While swinging the circle cutter, it’s also a good idea to have a little think about the lighting you would like to use when photographing your image.
When I made the merry-go-round I left the roof rest loosely on its support so that I could – if nece
ssary – re-position it during the photoshoot.

6. Get it sharp!

The next step is to arrange your objects in front of an appropriate background and photograph them to produce the final illustration.
Depending on the job you may want to collaborate with a photographer specialising in still life work.

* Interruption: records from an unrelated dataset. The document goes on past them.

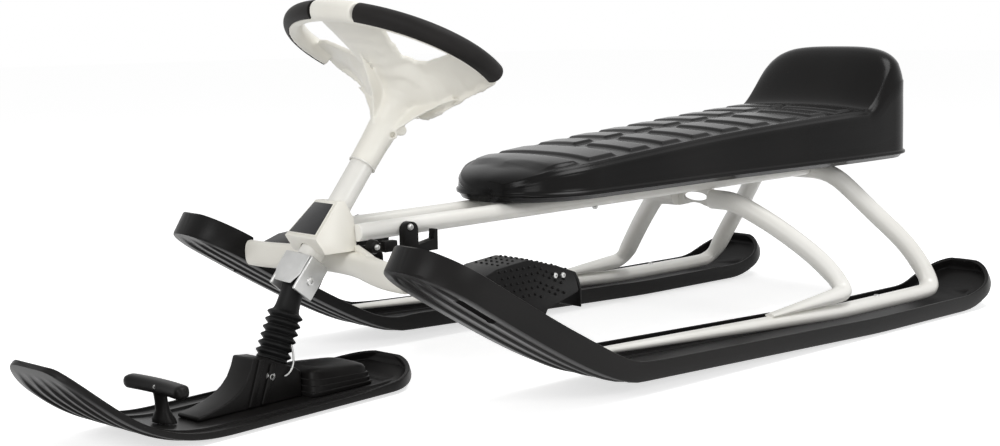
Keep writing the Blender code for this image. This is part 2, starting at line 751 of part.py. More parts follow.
seam = 3 * GAP / WHEEL_HALF_WIDTH
half_turns = [0.0, 0.12, GRIP_START - seam, GRIP_START - seam / 2]
half_keep = [0, 0, 0, -1]
for step in range(1, 15):
    half_turns.append(GRIP_START + (RIM_END - GRIP_START) * step / 14)
    half_keep.append(-1)
turns = [-t for t in reversed(half_turns[1:])] + half_turns
keeps = list(reversed(half_keep[1:])) + half_keep
front_rim = split_tube("wheel_rim", turns, keeps, WHITE, 0.35)
grip_turns = [GRIP_START + seam] + [t for t in half_turns if t > GRIP_START + seam]
left_grip = split_tube("wheel_grip_left", grip_turns, [1] * len(grip_turns), BLACK, 0.6)
right_grip = mirrored(left_grip, "wheel_grip_right")

# two arms in one dished sweep from corner to corner, and a stem to the front
DISH = -0.0240               # the middle of the wheel lies this far below its rim
arm_end = 0.95 * WHEEL_HALF_WIDTH
arm_line = []
for share in (-1.0, -0.86, -0.64, -0.40, -0.18, 0.0, 0.18, 0.40, 0.64, 0.86, 1.0):
    low = 1.0 - abs(share) ** 1.6
    arm_line.append(wheel_point(arm_end * share, -0.0080 + 0.0200 * low,
                                WHEEL_TILT * 0.05 + (DISH - 0.008) * low))
arm_half = [0.0100, 0.0150, 0.0195, 0.0200, 0.0205, 0.0210, 0.0205, 0.0200, 0.0195, 0.0150,
            0.0100]
arms = tube("wheel_arms", arm_line, arm_half, 0.0045, WHITE, 0.35, sides=16, up=UP_AXIS,
            power=0.6)
stem_line = [wheel_point(0, v, w) for v, w in ((-0.1220, -0.0090), (-0.1000, -0.0120),
                                               (-0.0700, -0.0190), (-0.0300, -0.0290),
                                               (0.0100, -0.0330))]
stem = tube("wheel_stem", stem_line, [0.0370, 0.0320, 0.0270, 0.0250, 0.0240], 0.0046, WHITE,
            0.35, sides=14, up=UP_AXIS, power=0.62)


def turned_body(name, profile, base, along, sides, rgb, rough):
    """Body of revolution: profile is (distance, radius) along an axis from base."""
    along = along.normalized()
    side = SIDE_AXIS
    over = along.cross(side).normalized()
    rings = []
    for distance, radius in profile:
        ring = []
        for j in range(sides):
            angle = 2 * math.pi * j / sides
            ring.append(base + along * distance
                        + (side * math.cos(angle) + over * math.sin(angle)) * radius)
        rings.append(ring)
    verts, faces = loft(rings)
    return make(name, verts, faces, rgb, rough)


hub_profile = [(HUB_LOW, 0.0146), (0.1000, 0.0150), (0.1250, 0.0164), (0.1400, 0.0190),
               (0.1490, 0.0225), (0.1555, 0.0270)]
hub = turned_body("wheel_hub", hub_profile, AXIS_POINT, UP_AXIS, 24, WHITE, 0.35)


def wheel_rib(name, direction, reach, climb):
    """Web from the hub outward, under an arm that climbs toward the rim."""
    u, v = direction
    out = (SIDE_AXIS * u + BACK_AXIS * v).normalized()
    outline = [(0.008, 0.100), (0.020, 0.120), (0.036, 0.139), (reach * 0.75, 0.149 + climb),
               (reach, 0.158 + climb), (reach * 0.75, 0.154 + climb), (0.008, 0.153)]
    return prism(name, outline, (AXIS_POINT, out, UP_AXIS), -0.0020, 0.0020, WHITE, 0.35)


ribs = [wheel_rib("rib_front", (0.0, -1.0), 0.086, 0.004),
        wheel_rib("rib_left", (1.0, 0.10), 0.086, 0.014),
        wheel_rib("rib_right", (-1.0, 0.10), 0.086, 0.014)]
hub.name = "steering_wheel"
boolean(hub, [stem, arms] + ribs + [front_rim], "UNION")
for piece in (hub, left_grip, right_grip):
    steer_upper(piece)


FORK_UNDER = COLUMN_LOW - 0.0043     # lower face of the fork's bridge


def fork():
    """Inverted bracket under the column that carries the spring leg."""
    low, under, over = -0.080, FORK_UNDER, COLUMN_LOW - GAP
    inner, outer = 0.0160, 0.0200
    outline = [(-outer, low), (-outer, over), (outer, over), (outer, low),
               (inner, low), (inner, under), (-inner, under), (-inner, low)]
    return prism("steering_fork", outline, (AXIS_POINT, SIDE_AXIS, UP_AXIS),
                 -0.0140, 0.0140, GREY, 0.35, 0.9)


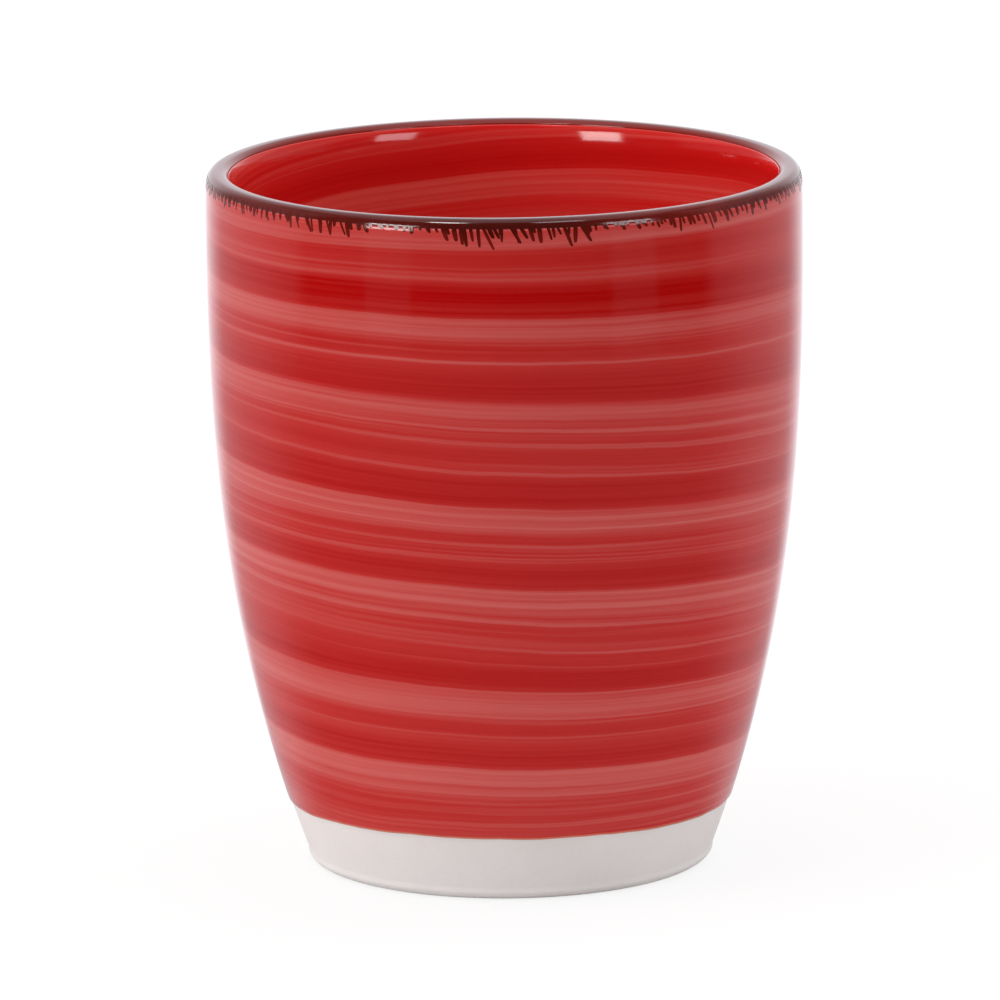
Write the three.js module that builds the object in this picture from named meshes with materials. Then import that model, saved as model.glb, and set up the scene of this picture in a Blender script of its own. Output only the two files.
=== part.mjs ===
// Handleless ceramic mug: a white fired body that stands on a bare foot ring, a red glaze
// brushed on outside and inside, and a band of brown oxide over the lip.
// Millimetres, +Z up, origin at the centre of the foot on the surface that the mug stands on.

import * as THREE from 'three';

// Outside of the finished mug
const height = 100.2;
const bellyRadius = 42.5; // the widest place, near the top
const bellyBelowTop = 7;
const lipDrawIn = 0.15; // the lip is this much narrower than the belly
const footRadius = 28.75; // where the line of the side would meet the table
const sidePower = 2.57; // 2 is an even curve, more keeps the upper wall straighter

// Wall, floor and foot
const lipThickness = 3.6; // across the glazed lip, which is fully rounded
const lowerWallThickness = 5.2; // clay alone, where the wall meets the floor
const floorThickness = 5.6; // clay alone, above the hollow of the foot
const floorCornerRadius = 10;
const footCornerRadius = 1.8;
const footRingWidth = 4.4;
const footHollowDepth = 2;
const footHollowLean = 1.2; // how far the hollow's side leans in over its depth

// Coats on the clay
const glazeThickness = 0.3;
const bareFootHeight = 9.3; // the glaze was wiped off below this
const bandOutside = 1.5; // the brown band ends this far below the top outside
const bandInside = 0.6; // and this far below it inside

// Faceting
const segments = 64;
const sideRings = 12;
const bandSteps = 5;
const shoulderSteps = 2;
const innerRings = 10;
const cornerSteps = 5;

// Worked-out places
const bellyHeight = height - bellyBelowTop;
const lipHalf = lipThickness / 2;
const lipCentreHeight = height - lipHalf;
const lipCentreRadius = bellyRadius - lipDrawIn - lipHalf;
const clayLipRadius = lipHalf - glazeThickness;
const floorHeight = footHollowDepth + floorThickness;
const bandStart = Math.asin(1 - bandOutside / lipHalf);
const bandEnd = Math.PI - Math.asin(1 - bandInside / lipHalf);

// Radius of the finished side at a height
function sideRadius(z) {
  if (z > bellyHeight) {
    return bellyRadius - lipDrawIn * ((z - bellyHeight) / (lipCentreHeight - bellyHeight)) ** 2;
  }
  return bellyRadius - (bellyRadius - footRadius) * (1 - z / bellyHeight) ** sidePower;
}

// Radius of the clay's outer face
function clayOuterRadius(z) {
  return sideRadius(z) - glazeThickness;
}

// Radius of the clay's inner face: the wall thickens evenly from the lip to the floor
function clayInnerRadius(z) {
  const down = (lipCentreHeight - z) / (lipCentreHeight - floorHeight);
  const wall = 2 * clayLipRadius + (lowerWallThickness - 2 * clayLipRadius) * down;
  return clayOuterRadius(z) - wall;
}

// Lean of a wall at a height, in radians from upright, positive where it widens upwards
function leanOf(radiusAt, z) {
  const step = 0.01;
  return Math.atan2(radiusAt(z + step) - radiusAt(z - step), 2 * step);
}

// A place on the clay's face and the direction in which the face looks, from +R towards +Z
function place(r, z, facing) {
  return { r, z, facing };
}

// Evenly spaced values from one end to the other, both ends included
function stepped(from, to, steps) {
  return Array.from({ length: steps + 1 }, (_, i) => from + ((to - from) * i) / steps);
}

// Places along the outside of the wall
function outerPlaces(from, to, rings) {
  return stepped(from, to, rings).map((z) => {
    return place(clayOuterRadius(z), z, -leanOf(clayOuterRadius, z));
  });
}

// Places along the inside of the wall
function innerPlaces(from, to, rings) {
  return stepped(from, to, rings).map((z) => {
    return place(clayInnerRadius(z), z, Math.PI - leanOf(clayInnerRadius, z));
  });
}

// Places over the rounded lip, by angle: 0 looks straight out, a quarter turn up, a half turn in
function lipPlaces(from, to, steps) {
  return stepped(from, to, steps).map((turn) => {
    const r = lipCentreRadius + clayLipRadius * Math.cos(turn);
    return place(r, lipCentreHeight + clayLipRadius * Math.sin(turn), turn);
  });
}

// Rounded corner where a leaning wall comes down to a level floor
function cornerPlaces(radiusAt, level, radius) {
  const lean = leanOf(radiusAt, level + radius / 2);
  const top = level + radius * (1 - Math.sin(lean));
  const centreRadius = radiusAt(top) - radius * Math.cos(lean);
  return stepped(lean, Math.PI / 2, cornerSteps).map((turn) => {
    const r = centreRadius + radius * Math.cos(turn);
    return place(r, level + radius * (1 - Math.sin(turn)), Math.PI - turn);
  });
}

// The clay's face under each coat
const footCorner = cornerPlaces(clayOuterRadius, 0, footCornerRadius);
const floorCorner = cornerPlaces(clayInnerRadius, floorHeight, floorCornerRadius);
const outsideFace = [
  ...outerPlaces(bareFootHeight, lipCentreHeight, sideRings),
  ...lipPlaces(0, bandStart, 1).slice(1),
];
const bandFace = lipPlaces(bandStart, bandEnd, bandSteps);
const insideFace = [
  ...lipPlaces(bandEnd, Math.PI, shoulderSteps).slice(0, -1),
  ...innerPlaces(lipCentreHeight, floorCorner[0].z, innerRings).slice(0, -1),
  ...floorCorner,
  place(0, floorHeight, Math.PI / 2),
];

function clayPoint({ r, z }) {
  return new THREE.Vector2(r, z);
}

function glazePoint({ r, z, facing }) {
  const glazedRadius = r > 0 ? r + glazeThickness * Math.cos(facing) : 0;
  return new THREE.Vector2(glazedRadius, z + glazeThickness * Math.sin(facing));
}

// A solid turned about the mug's axis from points in R and Z
function turned(name, points, material) {
  const geometry = new THREE.LatheGeometry(points, segments);
  geometry.rotateX(Math.PI / 2);
  const mesh = new THREE.Mesh(geometry, material);
  mesh.name = name;
  return mesh;
}

// A coat: one face lies on the clay, the other stands off it by the glaze's thickness
function coat(name, face, material) {
  const line = [...face.map(clayPoint).reverse(), ...face.map(glazePoint)];
  if (line[0].x > 0) {
    line.push(line[0]);
  }
  return turned(name, line, material);
}

// White clay: foot ring round a shallow hollow, bare foot, wall, rounded lip, inside and floor
function clayBody(name, material) {
  const ringOuter = footCorner[cornerSteps].r;
  const ringInner = ringOuter - footRingWidth;
  const line = [
    new THREE.Vector2(0, footHollowDepth),
    new THREE.Vector2(ringInner - footHollowLean, footHollowDepth),
    new THREE.Vector2(ringInner, 0),
    ...footCorner.map(clayPoint).reverse(),
    ...outsideFace.map(clayPoint),
    ...bandFace.slice(1).map(clayPoint),
    ...insideFace.slice(1).map(clayPoint),
  ];
  return turned(name, line, material);
}

const bareClay = new THREE.MeshStandardMaterial({ color: 0xdcd3cf, roughness: 0.8, metalness: 0 });
const redOutside = new THREE.MeshStandardMaterial({ color: 0xb8302c, roughness: 0.12, metalness: 0 });
const redInside = new THREE.MeshStandardMaterial({ color: 0xa81814, roughness: 0.12, metalness: 0 });
const brownOxide = new THREE.MeshStandardMaterial({ color: 0x4e1c16, roughness: 0.15, metalness: 0 });

const mug = new THREE.Group();
mug.add(
  clayBody('clay_body', bareClay),
  coat('outer_red_glaze', outsideFace, redOutside),
  coat('brown_rim_band', bandFace, brownOxide),
  coat('inner_red_glaze', insideFace, redInside),
);

export default mug;
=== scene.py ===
"""Handleless ceramic mug: white fired clay, red glaze brushed on in one long winding stroke,
a band of brown oxide over the lip and a bare foot. Metres, +Z up, the mug's front towards -Y."""

import math

import bpy
from mathutils import Matrix, Vector


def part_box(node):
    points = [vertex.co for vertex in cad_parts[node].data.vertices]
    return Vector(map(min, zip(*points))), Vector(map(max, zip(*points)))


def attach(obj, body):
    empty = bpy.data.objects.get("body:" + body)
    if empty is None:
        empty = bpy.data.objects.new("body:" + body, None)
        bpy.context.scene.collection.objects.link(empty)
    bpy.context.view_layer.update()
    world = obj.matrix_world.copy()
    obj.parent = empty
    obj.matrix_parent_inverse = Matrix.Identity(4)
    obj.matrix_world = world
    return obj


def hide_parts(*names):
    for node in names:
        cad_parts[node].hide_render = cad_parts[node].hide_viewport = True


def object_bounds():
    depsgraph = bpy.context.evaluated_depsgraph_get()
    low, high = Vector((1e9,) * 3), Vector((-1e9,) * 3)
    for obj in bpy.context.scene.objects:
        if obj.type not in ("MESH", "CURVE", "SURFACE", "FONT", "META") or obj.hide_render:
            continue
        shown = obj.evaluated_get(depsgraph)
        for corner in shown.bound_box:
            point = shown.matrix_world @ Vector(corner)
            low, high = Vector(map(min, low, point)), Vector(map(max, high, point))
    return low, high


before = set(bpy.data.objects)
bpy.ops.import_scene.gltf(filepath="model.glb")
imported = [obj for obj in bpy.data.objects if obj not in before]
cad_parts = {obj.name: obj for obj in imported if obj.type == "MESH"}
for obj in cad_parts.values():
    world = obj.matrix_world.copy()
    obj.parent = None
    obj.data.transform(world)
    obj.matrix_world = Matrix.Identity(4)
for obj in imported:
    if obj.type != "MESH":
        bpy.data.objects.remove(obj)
cad_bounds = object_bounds()


# Studio
# A pale table top in a pale light tent that is open in front, with a soft key light at the left,
# a weaker fill at the right and four soft boxes that show only in the gloss. The table throws
# more light up near the mug, and the camera looks down a little at the mug's front.


class Wire:
    """One socket of a node tree. Arithmetic on it adds Math nodes."""

    def __init__(self, board, socket):
        self.board = board
        self.socket = socket

    def __add__(self, other):
        return self.board.math("ADD", self, other)

    def __radd__(self, other):
        return self.board.math("ADD", other, self)

    def __sub__(self, other):
        return self.board.math("SUBTRACT", self, other)

    def __rsub__(self, other):
        return self.board.math("SUBTRACT", other, self)

    def __mul__(self, other):
        return self.board.math("MULTIPLY", self, other)

    def __rmul__(self, other):
        return self.board.math("MULTIPLY", other, self)

    def __truediv__(self, other):
        return self.board.math("DIVIDE", self, other)


class Board:
    """A node tree that is being wired."""

    def __init__(self, tree):
        self.tree = tree

    def node(self, kind, settings, sockets, output=None):
        """Adds a node: its settings first, then the values or links of its sockets, by name."""
        made = self.tree.nodes.new(kind)
        for name, value in settings.items():
            if name == "stops":
                self.set_stops(made.color_ramp, value)
            else:
                setattr(made, name, value)
        for name, value in sockets.items():
            socket = made.inputs[name] if isinstance(name, int) else self.named(made.inputs, name)
            if isinstance(value, Wire):
                self.tree.links.new(value.socket, socket)
            else:
                socket.default_value = value
        if output is None:
            return made
        return Wire(self, self.named(made.outputs, output))

    def named(self, sockets, name):
        return next(s for s in sockets if s.enabled and s.name == name)

    def set_stops(self, ramp, stops):
        while len(ramp.elements) < len(stops):
            ramp.elements.new(1)
        for element, (position, colour) in zip(ramp.elements, stops):
            element.position = position
            element.color = (*colour, 1)

    def math(self, operation, *values):
        sockets = dict(enumerate(values))
        return self.node("ShaderNodeMath", {"operation": operation}, sockets, "Value")

    def vector_math(self, operation, *vectors, **sockets):
        sockets.update(enumerate(vectors))
        return self.node("ShaderNodeVectorMath", {"operation": operation}, sockets, "Vector")

    def noise(self, place, scale, detail=2):
        sockets = {"Vector": place, "Scale": scale, "Detail": detail}
        return self.node("ShaderNodeTexNoise", {}, sockets, "Fac")

    def parts(self, vector):
        """The X, Y and Z of a vector."""
        split = self.node("ShaderNodeSeparateXYZ", {}, {"Vector": vector})
        return [Wire(self, split.outputs[axis]) for axis in "XYZ"]

    def ease(self, value, start, end):
        """0 up to start, 1 from end on, and a smooth rise between them."""
        settings = {"interpolation_type": "SMOOTHSTEP"}
        sockets = {"Value": value, "From Min": start, "From Max": end}
        return self.node("ShaderNodeMapRange", settings, sockets, "Result")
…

If the timeframe (or budget) is tighter, and you feel sufficiently confident with a camera, it may be best to take the photographs yourself.
I invested in an SLR camera with a good lens and a Bowen flashlight set. These work really well for me. Let’s say you set a small aperture (e.g. f/22), ensuring you have a great depth of field, and the white balance is correctly set on your camera. Then make sure that your photo is neither under- nor over-exposed, and that the most important part of the illustration is sharp and in focus.

Once you have a photograph that you are happy with, send a low res version of your image to your client. While you wait for their feedback, make sure NOT to change the lighting, camera position or anything on the set – just in case some changes are needed (the client’s feedback may be e.g. “Lovely, but could we see a bit more of the blue object on the right-hand side?”).
And of course check on your computer screen that your photo looks as perfect as the little screen on the back of the camera promises.

7. Touch up and go!

Once your client has approved the low res image the touching up begins. Again, depending on the project, you may want to get an expert on board to do this for you. Otherwise, roll up your sleeves and get going.

A well-calibrated screen and good touch-up skills will help you to enhance your photograph, making sure that your 3D illustration is sharp and shiny.
It’s always worth asking your client if there are any specific print profiles you should use and if they prefer the image in RGB rather than CMYK.

I hope this helps to get you going. Enjoy the process, and watch out for paper cuts.